Which raises the question to those of you who don’t eat pork, but we’ll just leave that one alone >>

Well, actually, I’d say it raises the question to those who DO eat pork… question about cannibobblism.

There are some really strange things in biology.For instance the clotting factors in blood. It’s such a comlicated system (like 10 or so factors) that it’s hard to see how it evolved.
Not everything will ever have an explanation. But it doesn’t need to. You be the jury and decide what evidence to accept.

I don’t believe in creationism, it answers too many questions.

An interesting irony of evolution is that there is no “smoking gun”. Scientists haven’t found the missing link, which means that to believe in evolution, it takes a bit of a leap of faith.
There is really no proof of macroevolution, only micro. After all, when they caught the coelacanth, it hadn’t changed in 100 million years.

(these ideas are paraphrase from Lloyd Pye)

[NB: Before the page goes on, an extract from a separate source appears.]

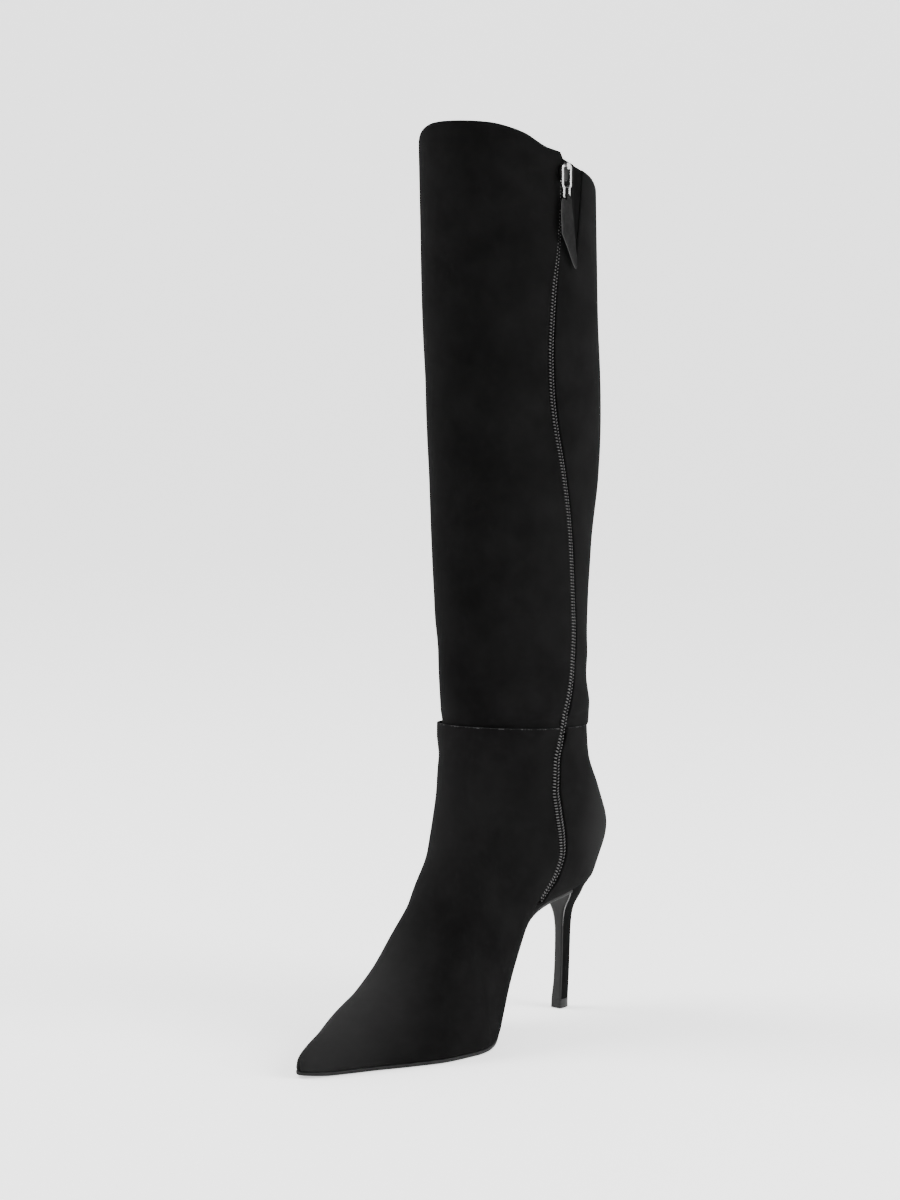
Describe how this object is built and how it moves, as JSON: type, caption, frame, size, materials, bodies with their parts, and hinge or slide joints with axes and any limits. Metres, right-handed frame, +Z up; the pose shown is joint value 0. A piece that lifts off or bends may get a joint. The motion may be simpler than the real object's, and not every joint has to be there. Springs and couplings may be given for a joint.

There is really no proof of macroevolution, only micro.

I’ve always loved this arguement.

Let’s apply it to a different concept:

I say that walking’s impossible.

‘Nonsense!’ you say. And take a step.

That’s only a ‘step’ also called ‘micro-walking’. It doesn’t prove that ‘macro-walking’ is possible.

‘Bull!’ you say. You wak across the floor.

That’s not walking. That’s just a series of ‘steps’.

Using it as an arguement against evolution falls down the same way.